Contents: Easy Chocolate Cake Recipe - Ingredients UK Measurements | How to Make Basic Chocolate Sponge Cake - Method | Filling and Icing Ideas for Chocolate Sandwich Cake

Easy Chocolate Cake Recipe - Ingredients UK Measurements
What you will need to make this easy chocolate cake with UK quantities.
Big Chocolate Sponge Cake!
Ingredients:
110g soft butter
60g plain dark chocolate
2 tablespoons of cocoa powder
110ml hot water
200g light muscovado or caster sugar
2 medium eggs lightly beaten
200g plain flour
1 teaspoon baking powder
1 teaspoon bicarbonate of soda
1 teaspoon vanilla extract
100ml soured cream or Greek-style yoghurt

How to Make Basic Chocolate Sponge Cake - Method
Method:
1. Grease two 20cm sandwich cake tins and line bases with parchment.
2. In a small pan mix the cocoa with the hot water, add the chocolate in chunks. Put on a gentle heat stirring until it has melted. Take off heat, stir till smooth and leave to cool a bit.
3. Beat together the butter and sugar till well combined. Add the beaten eggs, a bit at a time, beating well after each addition.

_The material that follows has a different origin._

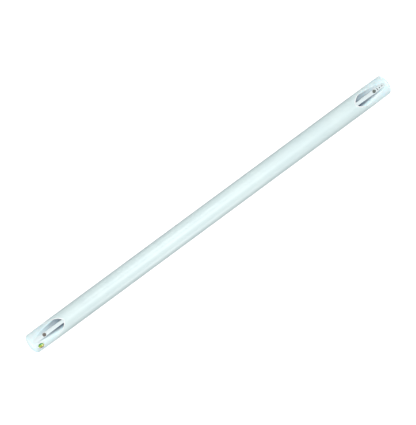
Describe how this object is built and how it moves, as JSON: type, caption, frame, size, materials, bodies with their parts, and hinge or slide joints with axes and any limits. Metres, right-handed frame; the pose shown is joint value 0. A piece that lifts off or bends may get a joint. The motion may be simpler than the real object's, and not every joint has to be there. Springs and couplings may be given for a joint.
{
  "type": "electronic white cane",
  "caption": "Straight white cane with a thumb scoop, spine and push button in each end, and a small camera lens beside the head's scoop.",
  "frame": {"origin": "middle of the cane, on the barrel's axis", "axes": "+X along the barrel from the head (camera) end to the grip end, +Z out of the spines, +Y to the left seen from the head end with the spines up"},
  "size_m": [0.624, 0.03, 0.03],
  "materials": {
    "white_tube": "drawn aluminium tube with a satin white powder coat",
    "frosted_nose": "frosted, slightly translucent pale blue-white plastic",
    "white_seal": "bright white elastomer",
    "white_spine": "satin moulded plastic",
    "brown_grey_button": "matt brownish grey",
    "green_grey_button": "matt greenish grey",
    "dark_window": "smoked light pipe",
    "white_bezel": "gloss moulded plastic",
    "coated_lens": "coated glass with a green and amber sheen",
    "black_barrel": "matt black",
    "chip_black": "moulded epoxy",
    "green_board": "solder mask over glass fibre",
    "amber_ribbon": "polyimide film",
    "switch_grey": "moulded nylon",
    "plunger_black": "moulded nylon",
    "spring_steel": "bright rolled",
    "ivory_plastic": "moulded nylon",
    "black_rubber": "smooth",
    "plated_steel": "nickel plated",
    "cell_can": "nickel-plated can",
    "grey_rail": "moulded, fine texture",
    "blue_wrap": "shrink sleeve",
    "weight_metal": "sintered heavy metal",
    "red_lead": "insulated wire",
    "black_lead": "insulated wire"
  },
  "bodies": {
    "cane": {"barrel_tube": "white_tube", "head_nose": "frosted_nose", "grip_nose": "frosted_nose", "head_seal": "white_seal", "grip_seal": "white_seal", "head_spine": "white_spine", "grip_spine": "white_spine", "indicator_windows": "dark_window", "lens_bezel": "white_bezel", "front_lens": "coated_lens", "lens_barrel": "black_barrel", "image_sensor": "chip_black", "camera_board": "green_board", "camera_flex": "amber_ribbon", "head_board": "green_board", "head_switch": "switch_grey", "head_switch_dome": "spring_steel", "grip_board": "green_board", "power_switch": "switch_grey", "power_switch_dome": "spring_steel", "status_leds": "ivory_plastic", "head_o_ring": "black_rubber", "grip_o_ring": "black_rubber", "head_screws": "plated_steel", "grip_screws": "plated_steel", "chassis_rail": "grey_rail", "front_cell": "cell_can", "rear_cell": "cell_can", "front_cell_wrap": "blue_wrap", "rear_cell_wrap": "blue_wrap", "battery_stops": "grey_rail", "battery_spring": "spring_steel", "battery_plate": "spring_steel", "main_board": "green_board", "processor_chip": "chip_black", "small_chips": "chip_black", "board_connectors": "ivory_plastic", "board_screws": "plated_steel", "motor_can": "plated_steel", "motor_saddle": "grey_rail", "head_ribbon": "amber_ribbon", "grip_ribbon": "amber_ribbon", "positive_lead": "red_lead", "negative_lead": "black_lead"},
    "head_button": {"head_button": "brown_grey_button", "head_switch_plunger": "plunger_black"},
    "power_button": {"power_button": "green_grey_button", "power_switch_plunger": "plunger_black"},
    "vibration_weight": {"motor_rotor": "weight_metal"}
  },
  "joints": [
    {"name": "head_button_press", "type": "slide", "parent": "cane", "child": "head_button", "axis": [0, 0, -1], "range_m": [0, 0.0006], "stiffness_N_per_m": 1500, "springref_m": -0.0003, "deforming": ["head_switch_dome"]},
    {"name": "power_button_press", "type": "slide", "parent": "cane", "child": "power_button", "axis": [0, 0, -1], "range_m": [0, 0.0006], "stiffness_N_per_m": 1500, "springref_m": -0.0003, "deforming": ["power_switch_dome"]},
    {"name": "vibration_weight_spin", "type": "hinge", "parent": "cane", "child": "vibration_weight", "pos_m": [0.2137, 0, -0.006], "axis": [1, 0, 0], "continuous": true}
  ]
}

4. Preheat oven to 190C. Stir in the cooled chocolate mix.
5. Sift over the flour, baking powder and bicarbonate. Fold into the cake mix till just combined, don’t over-mix.
6. Add the soured cream/yoghurt and vanilla, again mix till just combined.

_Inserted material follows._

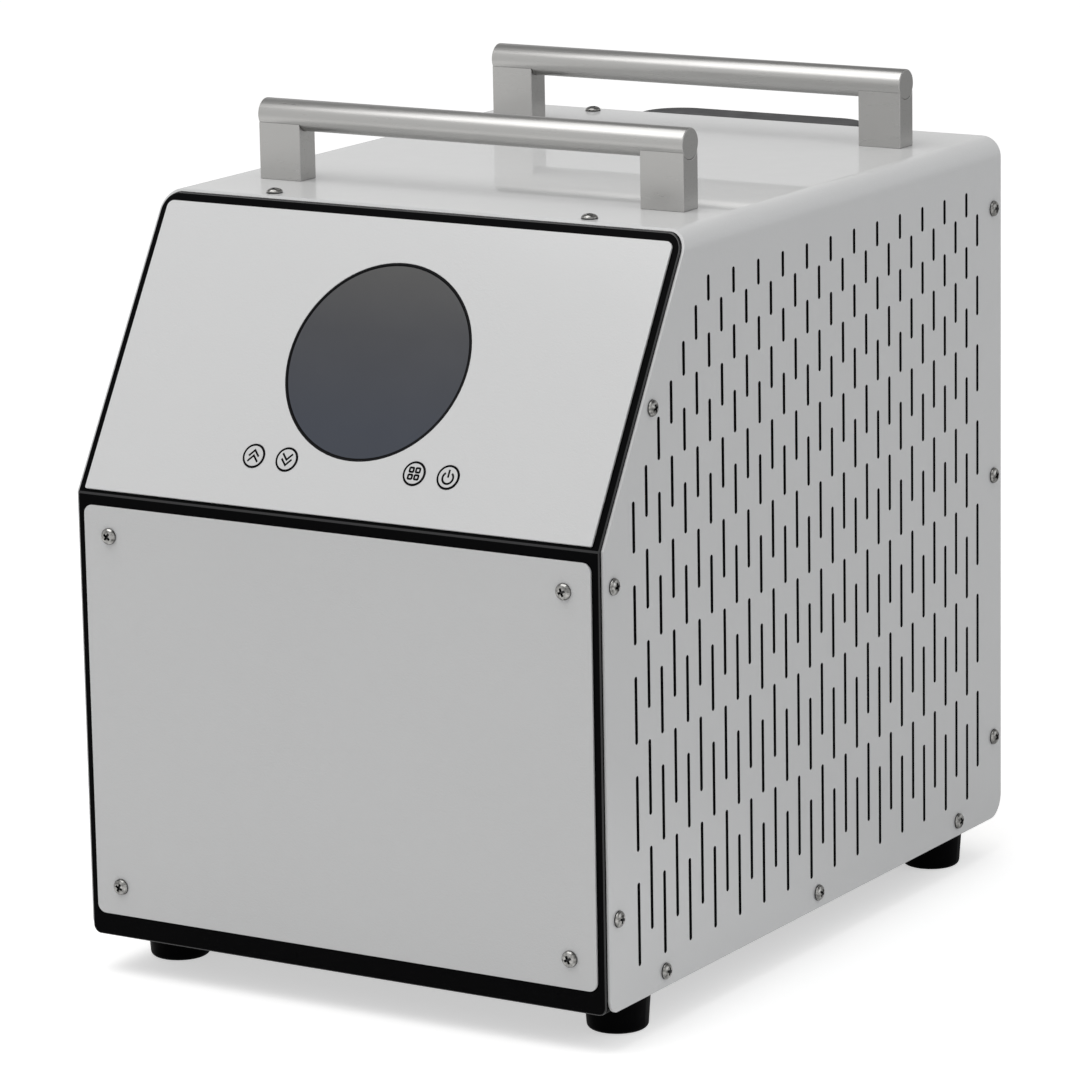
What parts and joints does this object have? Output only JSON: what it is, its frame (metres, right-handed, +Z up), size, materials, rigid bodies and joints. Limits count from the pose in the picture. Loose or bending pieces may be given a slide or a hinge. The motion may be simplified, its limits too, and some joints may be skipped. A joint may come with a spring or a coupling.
{
  "type": "ice bath chiller",
  "caption": "Free-standing water chiller for an ice bath: slotted hood, leaning display panel, two bar handles, rubber feet and rear water ports.",
  "frame": {"origin": "middle of the overall box, on the surface that the feet stand on", "axes": "+X to the right, +Y backwards from the front plate to the rear ports, +Z up"},
  "size_m": [0.3538, 0.5152, 0.4906],
  "materials": {
    "white_coat": "satin, fine orange peel",
    "black_coat": "satin",
    "black_plastic": "fine moulded grain",
    "seal_rubber": "matt",
    "foot_rubber": "matt",
    "hose_rubber": "matt",
    "dark_glass": "glossy, dark display behind",
    "board_green": "solder mask",
    "key_white": "satin",
    "brushed_aluminium": "brushed and clear anodised",
    "bright_screws": "bright zinc",
    "fin_aluminium": "plain",
    "copper": "drawn copper",
    "black_can": "gloss black",
    "steel_tank": "plain",
    "foam": "closed-cell foam",
    "impeller_plastic": "moulded",
    "brass_fitting": "turned",
    "rocker_red": "moulded"
  },
  "bodies": {
    "cabinet": {"base_tray": "black_coat", "front_frame": "black_coat", "hood": "white_coat", "rear_panel": "white_coat", "front_plate": "white_coat", "control_panel": "white_coat", "display_seal": "seal_rubber", "display_lens": "dark_glass", "display_module": "black_plastic", "board_bracket": "black_coat", "panel_nuts": "bright_screws", "control_board": "board_green", "front_handle_bar": "brushed_aluminium", "front_handle_posts": "brushed_aluminium", "rear_handle_bar": "brushed_aluminium", "rear_handle_posts": "brushed_aluminium", "handle_bolts": "bright_screws", "feet": "foot_rubber", "foot_bolts": "bright_screws", "plate_screws": "bright_screws", "side_screws": "bright_screws", "top_screws": "bright_screws", "cowl_screws": "bright_screws", "rear_cowl": "black_plastic", "fan_shroud": "black_plastic", "fan_motor": "black_can", "condenser_fins": "fin_aluminium", "condenser_tubes": "copper", "compressor": "black_can", "terminal_cover": "black_plastic", "compressor_grommets": "seal_rubber", "compressor_bolts": "bright_screws", "run_capacitor": "fin_aluminium", "evaporator": "steel_tank", "foam_jacket": "foam", "filter_drier": "copper", "discharge_line": "copper", "suction_line": "copper", "liquid_line": "copper", "capillary_line": "copper", "pump_body": "black_plastic", "pump_cover": "black_plastic", "pump_motor": "black_can", "pump_bolts": "bright_screws", "inlet_hose": "hose_rubber", "transfer_hose": "hose_rubber", "outlet_hose": "hose_rubber", "water_inlet": "brass_fitting", "water_outlet": "brass_fitting", "port_nuts": "brass_fitting", "power_supply": "fin_aluminium", "mains_inlet": "black_plastic", "switch_housing": "black_plastic"},
    "fan": {"fan_rotor": "black_plastic"},
    "impeller": {"pump_impeller": "impeller_plastic"},
    "rocker": {"rocker_switch": "rocker_red"},
    "up_key": {"key_up": "key_white"},
    "down_key": {"key_down": "key_white"},
    "menu_key": {"key_menu": "key_white"},
    "power_key": {"key_power": "key_white"}
  },
  "joints": [
    {"name": "fan_spin", "type": "hinge", "parent": "cabinet", "child": "fan", "pos_m": [0, 0.18006, 0.3435], "axis": [0, 1, 0], "continuous": true},
    {"name": "impeller_spin", "type": "hinge", "parent": "cabinet", "child": "impeller", "pos_m": [0.06, -0.10334, 0.07652], "axis": [1, 0, 0], "continuous": true},
    {"name": "rocker_tilt", "type": "hinge", "parent": "cabinet", "child": "rocker", "pos_m": [-0.15001, 0.21665, 0.085], "axis": [1, 0, 0], "range_deg": [0, 20]},
    {"name": "up_key_press", "type": "slide", "parent": "cabinet", "child": "up_key", "axis": [0, 0.8573, -0.5149], "range_m": [0, 0.0008], "stiffness_N_per_m": 1200},
    {"name": "down_key_press", "type": "slide", "parent": "cabinet", "child": "down_key", "axis": [0, 0.8573, -0.5149], "range_m": [0, 0.0008], "stiffness_N_per_m": 1200},
    {"name": "menu_key_press", "type": "slide", "parent": "cabinet", "child": "menu_key", "axis": [0, 0.8573, -0.5149], "range_m": [0, 0.0008], "stiffness_N_per_m": 1200},
    {"name": "power_key_press", "type": "slide", "parent": "cabinet", "child": "power_key", "axis": [0, 0.8573, -0.5149], "range_m": [0, 0.0008], "stiffness_N_per_m": 1200}
  ]
}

7. Pour equally into the cake tins and smooth the tops to level them. Bake for 22 to 25 minutes, until it is coming away from the sides of the tin. Test for doneness by inserting a cake tester or wooden skewer in and it should come out clean.
8. Put the tins onto a cooling rack and after about 10 minutes, gently turn the cakes out of the tin, removing the lining paper and leave to cool completely on the rack.

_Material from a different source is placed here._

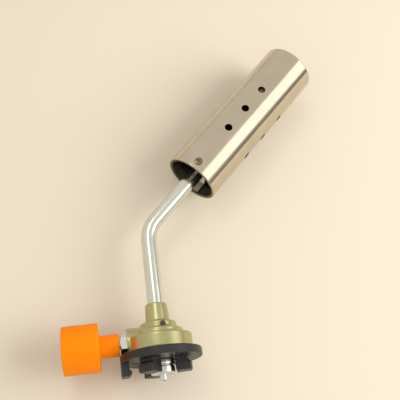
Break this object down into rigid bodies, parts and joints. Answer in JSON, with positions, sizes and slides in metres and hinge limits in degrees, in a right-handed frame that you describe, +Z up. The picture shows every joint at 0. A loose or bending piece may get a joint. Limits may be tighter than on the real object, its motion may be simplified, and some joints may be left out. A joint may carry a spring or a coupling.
{
  "type": "gas torch head",
  "caption": "Hand gas torch head: black bayonet cartridge collar, yellowish cast valve body, orange knob, bent plated tube and a polished barrel with air holes.",
  "frame": {"origin": "centre of the bayonet collar's underside, where the cartridge seats", "axes": "+Z up along the cartridge's and the gas tube's axis, +X towards the burner, the knob points to -X, +Y completes the frame"},
  "size_m": [0.1497, 0.04, 0.1806],
  "materials": {
    "black_plastic": "moulded black plastic, satin",
    "screw_steel": "zinc-plated steel screws",
    "zinc_casting": "zinc die-casting with a yellow chromate finish",
    "bright_steel": "turned and plated steel",
    "seal_rubber": "black nitrile rubber",
    "sintered_bronze": "sintered bronze",
    "dark_screw": "dark steel grub screw",
    "turned_brass": "turned brass",
    "nut_plate": "bright plated hexagon nut",
    "orange_plastic": "moulded orange plastic, matte",
    "plated_tube": "zinc-plated steel tube, satin",
    "polished_steel": "polished stainless steel",
    "strap_steel": "pressed steel strap",
    "barrel_screw": "plated steel screws",
    "heat_steel": "heat-darkened steel",
    "heat_brass": "heat-tinted brass"
  },
  "bodies": {
    "torch": {"bayonet_collar": "black_plastic", "collar_screws": "screw_steel", "valve_body": "zinc_casting", "inlet_spigot": "bright_steel", "inlet_gasket": "seal_rubber", "inlet_filter": "sintered_bronze", "tube_seal": "seal_rubber", "tube_grub_screw": "dark_screw", "gland_washer": "turned_brass", "gland_nut": "nut_plate", "gas_tube": "plated_tube", "burner_barrel": "polished_steel", "tube_bracket": "strap_steel", "bracket_screws": "barrel_screw", "jet_holder": "turned_brass", "jet_filter": "sintered_bronze", "gas_jet": "turned_brass", "mixing_tube": "heat_steel", "burner_head": "heat_brass", "flame_disc": "heat_brass"},
    "seal": {"spindle_seal": "seal_rubber"},
    "control": {"spindle": "turned_brass", "knob": "orange_plastic", "knob_screw": "screw_steel"}
  },
  "joints": [
    {"name": "needle_feed", "type": "slide", "parent": "torch", "child": "seal", "axis": [-1, 0, 0], "range_m": [0, 0.0015]},
    {"name": "knob_turn", "type": "hinge", "parent": "seal", "child": "control", "pos_m": [-0.02, 0, 0.0096], "axis": [-1, 0, 0], "range_deg": [0, 720]}
  ],
  "couplings": [
    {"joint": "knob_turn", "follows": "needle_feed", "rad_per_m": 8377.5}
  ]
}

9. Once cooled fill and decorate as you wish or try out one of the ideas below.

Slice of Light Chocolate Cake! - UK Recipe
Filling, Icing and Frosting Ideas for Chocolate Sandwich Cake
Here are a few delicious ideas and flavour combos that work so well with chocolate.

1. Coffee butter-cream filling: coffee and chocolate is such a delicious combo. Sandwich the sponges with the coffee butter-cream (softened butter beaten with icing sugar) that you flavour with strong coffee or instant espresso powder (dissolved first in a bit of hot water). And for the top just dust with icing sugar or you could (like in my photo) drizzle over a chocolate flavoured syrup (made by melting then boiling together butter, icing sugar and cocoa powder for 5 minutes till it is thick n syrupy), cool completely before pouring the glaze over.
2. Raspberries and cream: another gorgeous combo chocolate, raspberries and cream. Sandwich the sponge cake with whipped cream and a handful of fresh raspberries (or use raspberry jam), again simple topping with a dusting of icing sugar, or for a more full-on version top with more cream and rasps! Mash the fresh fruit with a bit of fruit liqueur to boost the fruit flavour.
3. Other fruit combos that would work well include cherries or strawberries, and fill/decorate as with the raspberry version above.
4. American frosting - a light white meringue-style icing made by whipping egg whites, caster sugar, cream of tartar, vanilla extract and bit of hot water, in a bowl over a pan of hot water till stiff peaks then use to fill and cover the sides and top.
5. Fudge icing with cocoa - a mix of soft butter, cocoa powder, icing sugar, bit of milk beaten together till smooth and then use to sandwich and cover the cake.
6. Fudge icing with chocolate - melt chocolate, with double cream and golden syrup, beat well and leave to cool and thicken then smother between and all over the sponge cakes!